Lee, S., & Valliant, R. (2009). Estimation for volunteer panel web surveys using propensity score adjustment and calibration adjustment. Sociological Methods & Research, 37(3), 319-343.
Cochran, W. G. (1968). The Effectiveness of Adjustment by Subclassification in Removing Bias in Observational Studies. Biometrics, 24(2), 295-313
Examples
covariates = c("education_primaria", "education_secundaria")
data_propensities = propensities(sampleNP, sampleP, covariates)
lee_weights(data_propensities$convenience, data_propensities$reference)

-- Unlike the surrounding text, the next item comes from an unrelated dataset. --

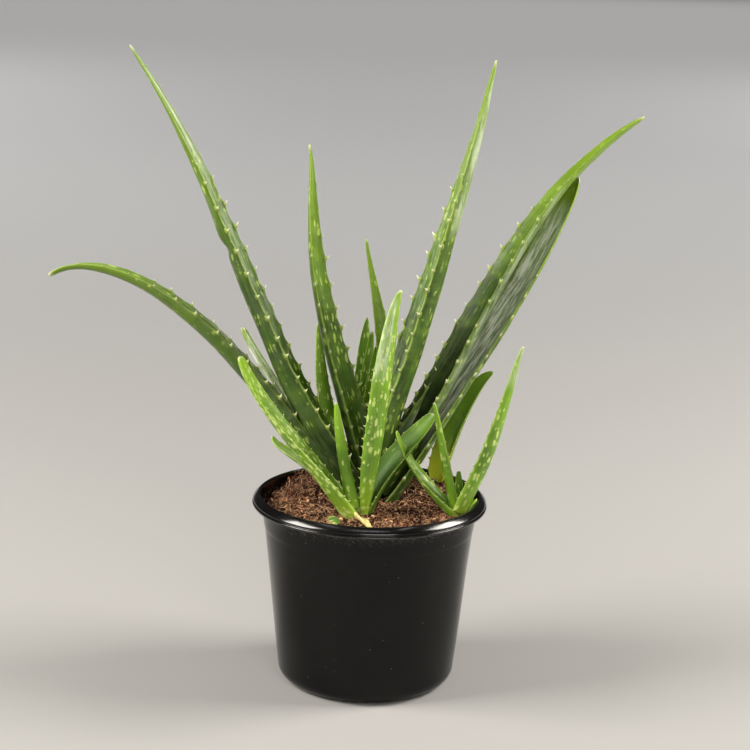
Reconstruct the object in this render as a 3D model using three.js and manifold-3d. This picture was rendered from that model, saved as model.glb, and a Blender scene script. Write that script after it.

Predicts unknown responses by matching
Description
It uses the matching method introduced by Rivers (2007). The idea is to model the relationship between y_k and x_k using the convenience sample in order to predict y_k for the reference sample. You can then predict the total using the 'total_estimation' method.
Usage
matching(
convenience_sample,
reference_sample,
covariates,
estimated_var,
positive_label = NULL,
algorithm = "glm",
proc = NULL,
...
)
Arguments
convenience_sample |
Data frame containing the non-probabilistic sample. |
reference_sample |
Data frame containing the probabilistic sample. |
covariates |
String vector specifying the common variables to use for training. |
estimated_var |
String specifying the variable to estimate. |
positive_label |
String specifying the label to be considered positive if the estimated variable is categorical. Leave it as the default NULL otherwise. |
algorithm |
A string specifying which classification or regression model to use (same as caret's method). |
proc |
A string or vector of strings specifying if any of the data preprocessing techniques available in train function from 'caret' package should be applied to data prior to the propensity estimation. By default, its value is NULL and no preprocessing is applied. |
... |
Further parameters to be passed to the train function. |
Details
Training of the models is done via the 'caret' package. The algorithm specified in algorithm
must match one of the names in the list of algorithms supported by 'caret'. If the estimated variable is categorical, probabilities are returned.
Value
A vector containing the estimated responses for the reference sample.
References
Rivers, D. (2007). Sampling for Web Surveys. Presented in Joint Statistical Meetings, Salt Lake City, UT.
Examples
#Simple example with default parameters
N = 50000
covariates = c("education_primaria", "education_secundaria")
if (is.numeric(sampleNP$vote_gen))
sampleNP$vote_gen = factor(sampleNP$vote_gen, c(0, 1), c('F', 'T'))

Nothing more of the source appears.